В возражение мне скажут, что зря я плачусь, ибо не только в наше время, но всегда подобные перемены происходят. Но не жалуюсь я, зная, что от начала вещей двигалось все, ничто не оставалось неизменным. И не вопрошаю: "отчего это прежние дни были лучше нынешних? Потому что, – как говорит Соломон, – не от мудрости ты спрашиваешь об этом". Многие могут быть тому причины, что ведомы Богу, а некоторые из них, быть может, и людям.
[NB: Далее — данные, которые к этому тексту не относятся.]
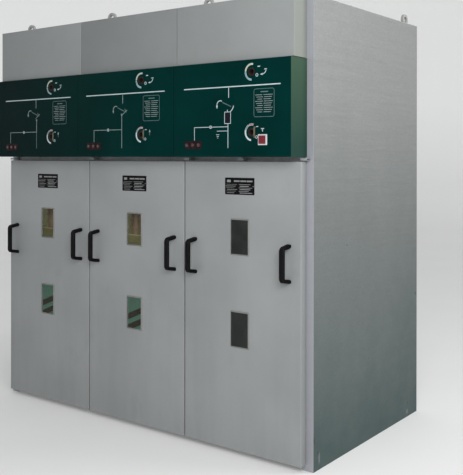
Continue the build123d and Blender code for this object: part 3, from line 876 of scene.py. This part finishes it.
floorMaterial, tree, shader, where = newFinish("paleFloor")
ground = mixColour(tree, cloud(tree, where, 1.2, 3), studio["floorDeep"], studio["floorPale"])
rise = ramp(tree, split(tree, where)[2], *studio["wallFrom"], 0, 1)
tree.links.new(mixColour(tree, rise, ground, studio["wallColour"]), shader.inputs["Base Color"])
shader.inputs["Roughness"].default_value = studio["floorRough"]
shader.inputs["Emission Color"].default_value = (1, 1, 1, 1)
shader.inputs["Emission Strength"].default_value = studio["glow"]
mesh = bmesh.new()
points = [mesh.verts.new((r, 0, z)) for r, z in studio["profile"]]
edges = [mesh.edges.new(pair) for pair in zip(points, points[1:])]
bmesh.ops.spin(mesh, geom=points + edges, cent=(0, 0, 0), axis=(0, 0, 1), dvec=(0, 0, 0), angle=math.tau,
               steps=studio["steps"], use_merge=True)
bmesh.ops.remove_doubles(mesh, verts=mesh.verts, dist=0.0001)
bmesh.ops.recalc_face_normals(mesh, faces=mesh.faces)
bmesh.ops.reverse_faces(mesh, faces=mesh.faces)
for face in mesh.faces:
    face.smooth = True
data = bpy.data.meshes.new("studio_floor")
mesh.to_mesh(data)
mesh.free()
data.materials.append(floorMaterial)
floor = bpy.data.objects.new("studio_floor", data)
bpy.context.scene.collection.objects.link(floor)


def addLight(name, spot, aim, size, power):
    lamp = bpy.data.lights.new(name, "AREA")
    lamp.size = size
    lamp.energy = power
    holder = bpy.data.objects.new(name, lamp)
    holder.location = spot
    holder.rotation_euler = (Vector(aim) - Vector(spot)).to_track_quat("-Z", "Y").to_euler()
    bpy.context.scene.collection.objects.link(holder)


for light in studio["lights"]:
    addLight(*light)
world = bpy.data.worlds.new("studioSky")
world.use_nodes = True
sky = world.node_tree.nodes["Background"]
sky.inputs["Color"].default_value = (*studio["skyColour"], 1)
sky.inputs["Strength"].default_value = studio["sky"]
bpy.context.scene.world = world
bpy.context.scene.view_settings.view_transform = "Standard"

shot = {"yaw": -0.6088, "pitch": -0.0014, "roll": 0.0011, "spot": (3.0741, -3.4725, 1.4484),
        "focal": 780.88, "centre": (289.80, 158.75), "width": 463, "height": 475, "sensor": 36}
level = math.cos(shot["pitch"])
sight = Vector((math.sin(shot["yaw"]) * level, math.cos(shot["yaw"]) * level, math.sin(shot["pitch"])))
right = Vector((math.cos(shot["yaw"]), -math.sin(shot["yaw"]), 0))
up = right.cross(sight)
side = math.cos(shot["roll"]) * right + math.sin(shot["roll"]) * up
head = side.cross(sight)
camera = bpy.data.objects.new("photoCamera", bpy.data.cameras.new("photoCamera"))
camera.matrix_world = Matrix.Translation(shot["spot"]) @ Matrix((side, head, -sight)).transposed().to_4x4()
camera.data.sensor_width = shot["sensor"]
camera.data.lens = shot["focal"] / shot["height"] * shot["sensor"]
camera.data.shift_x = (shot["width"] / 2 - shot["centre"][0]) / shot["height"]
camera.data.shift_y = (shot["centre"][1] - shot["height"] / 2) / shot["height"]
bpy.context.scene.collection.objects.link(camera)
bpy.context.scene.camera = camera
print("studio set")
Не плачу я о том, что меняются времена, не доискиваюсь причин, а хочу лишь, чтоб в перемены сами поверили те незнающие и неверующие, кто, средь зол родившись и иного не видев, на том стоят, что и не бывало иначе.
Все изменения, явственные и прискорбные, переменою наших занятий они объясняют и состоянием духа. С охотою признаю я все это, но ведь не зависят первые перемены от последних: громадное колесо вертится не менее быстро, оттого что по нему медленно тащится муравей. Скажут, наконец, что не обстоятельства, не времена, не мир изменяется, а только сами люди. В целом соглашусь с этим, ведь часто миром называют людей, для коих, несомненно, он и создан. И верно, что причины многих изменений в людях таятся, а быть может, и всех, коли заглянуть глубже, только одни явны, иные же сокрыты. Нет сомнения, что скоро изгнаны будут истина, вера и благочестие, воцаряется обманы, нечестие и предательство, по всей земле свирепствовать станут раздоры и войны, воинство мерзких разбойников безнаказанно пройдет повсюду, все, что встретится на пути, разоряя и опустошая, ни крепости, ни короли против них не устоят. Развращенные нравы, дурные занятия, пагубные привычки – ясно, что в людях самих корень всех зол. Но, как сказал уже, не о причинах я речь веду, а о самих вещах, коих в мое время не бывало. Редко королевства из-за рубежей или каких-либо обид воевали, не было еще этих союзов на погибель роду человеческому. Были союзы купеческие, видали их мы с тобою, при их посредстве долее других родина моя процветала. Всем краем нашим управляли они, короли и принцы пользовались советами их и поддержкой. И рассказать и поверить трудно, каким благом были они для людей. И иные были союзы – сообщества пилигримов, в святые места направляющихся, в Рим и Иерусалим. Не видывали разбойничьих отрядов, средь бела дня выстроившихся в открытом поле. И полководцы славы себе жестокостью и людскими страданьями не добывали. Было нам по двадцать пять лет, когда слух поразило ужасное имя. Сколь быстро взросло зло и куда обратилось, видели мы с тобою, селяне же несчастные, горожане и даже священники, не исключая и высшего, на себе испытали. Он, как говорил я уже, на берегах Роны, откуда вернулся недавно, едва не попал в плен и заплатил позорный выкуп. И он не умалчивал об этом, часто и горько сетуя в кругу близких, и я q сем упомянул в письме к нему. Кто же теперь решится отрицать, что ужасно и несказанно переменились времена? Либо стыда лишен он, либо рассудка. Нельзя не видеть явных и зловещих вспышек еще худших бедствий, когда несчастный мир ежедневно такое терпит, о чем прежде и не слыхивали.